To avoid the problem, we have two options. The first is to analyse data from the second year fixing the parameters of the anchor items at the values found in the previous year. The second is to analyze the data simultaneously. The results are as follows:

In both cases, the pictures now show that the distributions are indeed equal. Note that we can test whether the distributions are equal using a Kolmogorov-Smirnov test but this will be left for some other occasion.

If we must choose, we would much prefer to estimate the parameters using all available data. If we fix the parameters of the anchor items at the values found in the first year, we do not make use of the responses on these items collected in the second year. This means that we willingly ignore information. Furthermore, we allow idiosyncrasies of the first sample to bias the results of future years. In general, the more data, the better the estimates.

The idea to fix the parameters of the anchor items may have come up because it is convenient to have estimates of abilities and item parameters on the same scale, even when the item set changes over years. But, if the purpose is to fix the scale, there is no need to fix the difficulties of the anchor items. We can achieve the same if we fix, for example, the origin at the average ability in the first year.
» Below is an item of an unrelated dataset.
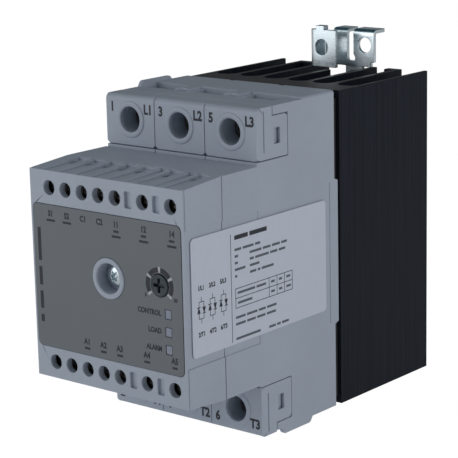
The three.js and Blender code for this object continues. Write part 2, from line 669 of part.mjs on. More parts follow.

Using a simplified context for illustration, we have tried to explain what it means that the ability scale in IRT does not have a definite origin. In closing, we advise researchers to avoid looking at things that are not identified by the observations. These include differences between items and persons and functions of these such as the item-total regressions or, indeed, the difference between ability distributions of different groups of respondents. Even than one should not forget that we are doing statistics and there is uncertainty in the estimates.